No es el caso del idioma. La autora de La señora iguana explica que la antigua transmisión oral puede ahora ser escrita porque transcriben los sonidos de las palabras wayuu con el alfabeto español. Pero el mundo era muy pequeño en aquellos siglos y estas lenguas no se han renovado con los tiempos. Para mencionar a un elefante, por ejemplo, deben describirlo (animal grande, con trompa y orejotas, etcétera). Esa es la razón de que El Principito, traducido al wayuu tenga 200 páginas (¿hay algún idioma en el mundo al que aún no se haya traducido la famosa obra de Saint-Exupéry?).

¿A qué precio debe rescatarse una lengua moribunda?

En su charla en la FIL, Briceño citó cinco veces la palabra identidad asociada al idioma y alertó del peligro que corre una ciudad como Mérida, que recibe a miles y miles de personas entre turistas y nuevos vecinos, que no son mayas.

¿Hay que cerrar las puertas de la ciudad? “Bueno, creo que el cambio debe estar en los usuarios, que no se avergüencen de hablarla en todos los espacios, que la pongan al mismo nivel que las demás”, reclama.

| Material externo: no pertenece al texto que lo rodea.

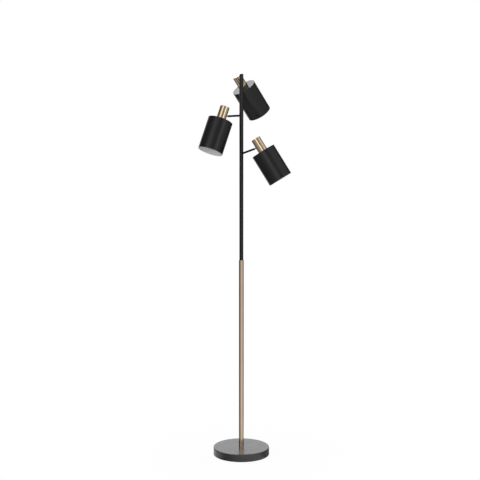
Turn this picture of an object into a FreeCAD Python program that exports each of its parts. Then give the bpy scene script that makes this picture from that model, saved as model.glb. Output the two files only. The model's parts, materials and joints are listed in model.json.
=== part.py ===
import FreeCAD, Part
import math
import os

# Floor lamp: a round weighted foot, a two-colour pole and three spot heads on short arms.
# Millimetres. +Z is up, the front is at -Y, and the origin is the centre of the foot's underside.

# General
overrun = 1.0
fit_gap = 0.05
seat_gap = 0.2
slot_gap = 0.35
upright_share = 0.99

# Foot: cover, weight and pad
base_radius = 113.0
base_height = 32.0
cover_wall = 1.5
cover_rim_round = 2.0
cover_lift = 1.5
pad_thickness = 3.0
pad_inset = 2.5
weight_thickness = 16.0
weight_play = 0.8
weight_edge_round = 1.0

# Under the weight: nut recess, cord channel and a pocket for the terminal block
recess_radius = 15.0
recess_depth = 12.0
channel_width = 12.0
channel_height = 11.5
pocket_width = 24.0
pocket_length = 30.0
pocket_start = 20.0
nipple_radius = 5.0
nipple_bore = 3.5
nipple_above_cover = 20.0
nipple_below_nut = 1.0
washer_radius = 12.0
washer_thickness = 1.5
nut_across_flats = 17.0
nut_side_count = 6
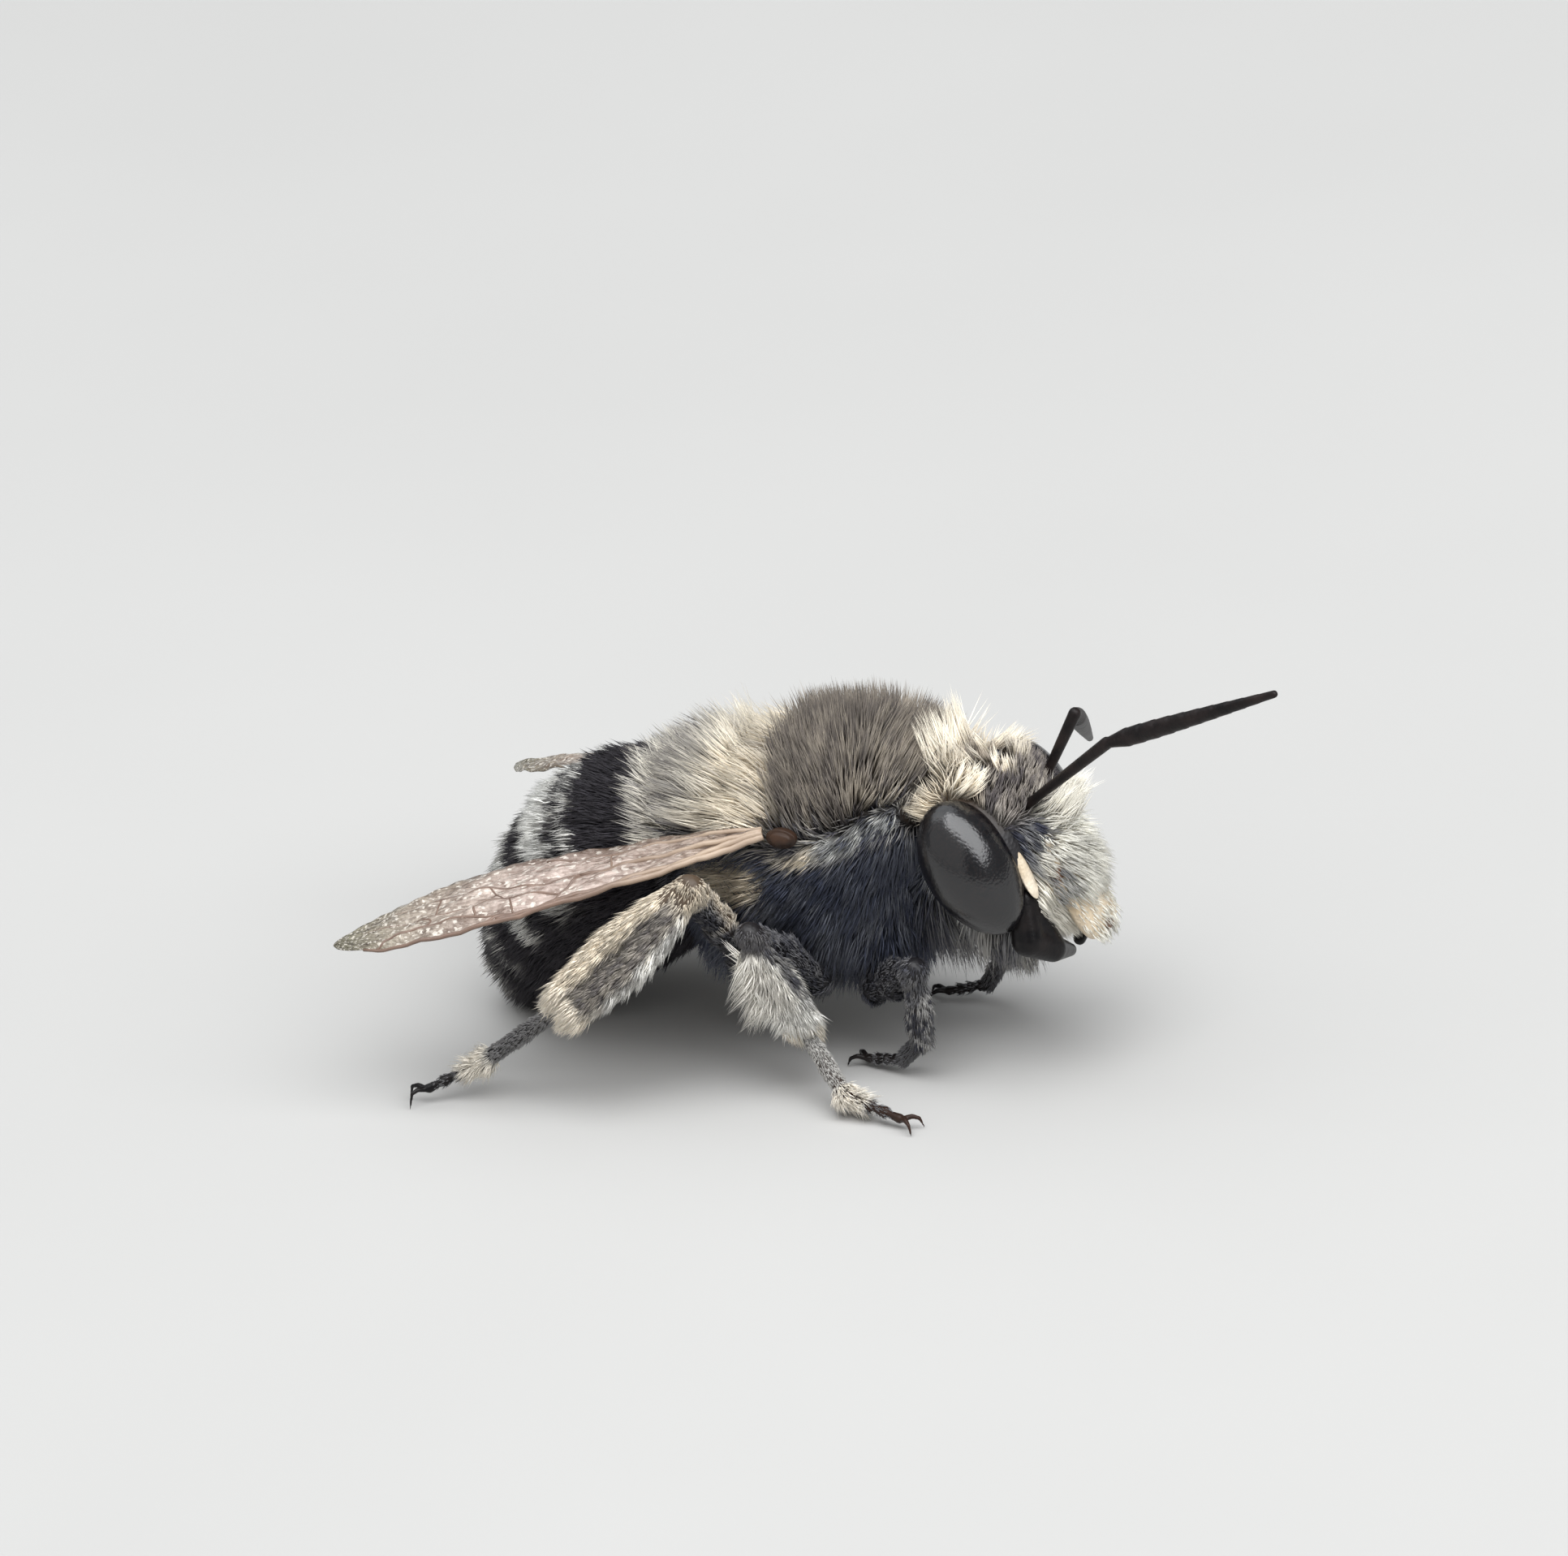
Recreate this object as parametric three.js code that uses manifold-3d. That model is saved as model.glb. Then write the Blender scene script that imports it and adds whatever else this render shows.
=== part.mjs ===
// A male flower bee standing at rest, life size, in millimetres: +X is forward, +Y is its left
// and +Z is up. Every body solid reaches out to the tips of the coat that covers it, and the feet
// stand on small flats at z = 0.
import * as THREE from "three";
import { mergeVertices } from "three/addons/utils/BufferGeometryUtils.js";
import Module from "manifold-3d";

const wasm = await Module();
wasm.setup();

// Driving dimensions
const gap = 0.05; // clearance between neighbouring pieces
const finish = { fine: 0.014, coarse: 0.032 }; // the deviation allowed in tidying away slivers
const bodyHeight = 3.8; // centre of the thorax above the floor
const thoraxRadii = { x: 3.45, y: 2.75, up: 3.1, down: 2.6 };
const thoraxPitch = 7; // degrees that the front is raised
const headRadii = { x: 1.55, y: 2.2, z: 1.98 };
const headCentre = new THREE.Vector3(3.75, 0, bodyHeight + 0.6);
const headTilt = 19; // degrees that the crown leans back
const eyeRadii = { x: 0.89, y: 0.9, z: 1.45 };
const eyeLean = 8; // degrees that the eyes lean back beyond the head
const wingLength = 8.65;
const hindwingShare = 0.72; // of the forewing's length
const sheetThickness = 0.5; // wings, thicker than life so that they can be handled
const wingSpacing = 0.12; // air between a forewing and the hindwing under it
const feelerRadius = 0.25;
const abdomenRadius = 2.5;
const abdomenFlatness = 0.93; // its depth as a share of its width
const abdomenSegments = 6;
const abdomenLift = 0.12; // its lowest point above the floor

const materials = {
  darkCoat: { color: 0x4a4140, roughness: 0.95, metalness: 0 },
  paleCoat: { color: 0xc9b08c, roughness: 0.95, metalness: 0 },
  face: { color: 0xe6dcc0, roughness: 0.7, metalness: 0 },
  shell: { color: 0x1c1818, roughness: 0.35, metalness: 0 },
  legCoat: { color: 0xb9ad9a, roughness: 0.9, metalness: 0 },
  eye: { color: 0x15171d, roughness: 0.2, metalness: 0 },
  wing: { color: 0xc6ad90, roughness: 0.3, metalness: 0 },
};

const group = new THREE.Group();
const v3 = (x, y, z) => new THREE.Vector3(x, y, z);
const degrees = THREE.MathUtils.degToRad;

// A closed geometry as a solid that can be cut and joined.
function solidOf(geometry) {
  const bare = geometry.clone();
  bare.deleteAttribute("normal");
  bare.deleteAttribute("uv");
  const merged = mergeVertices(bare, 1e-4);
  return new wasm.Manifold(
    new wasm.Mesh({
      numProp: 3,
      vertProperties: merged.attributes.position.array,
      triVerts: new Uint32Array(merged.index.array),
    }),
  );
}

// The largest body of a solid, without the crumbs that a cut can leave.
function largest(solid) {
  const bodies = solid.decompose();
  return bodies.reduce((a, b) => (a.volume() > b.volume() ? a : b));
}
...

Una solución consistiría en que la ley pase definitivamente del papel a la realidad y "haya profesores, funcionarios" que usen estas lenguas. Hay personas encarceladas que no se enteraron de su proceso porque ni traductor tuvieron. La pobreza es la otra gran aliada de la sangría idiomática.

Alejandra Arellano, directora de Políticas lingüísticas del INALI, recuerda realizar su tesis, la que le despertó el gusto por hablar el idioma de la bisabuela Juana. Estaba ella en Tetelcingo (Morelos), una comunidad náhuatl estudiando la lengua como rasgo de identidad. “Observé que solo los padres y abuelos hablaban náhuatl. Pregunté a los niños por qué ellos no: “Lo hablaremos cuando seamos mayores”, respondieron.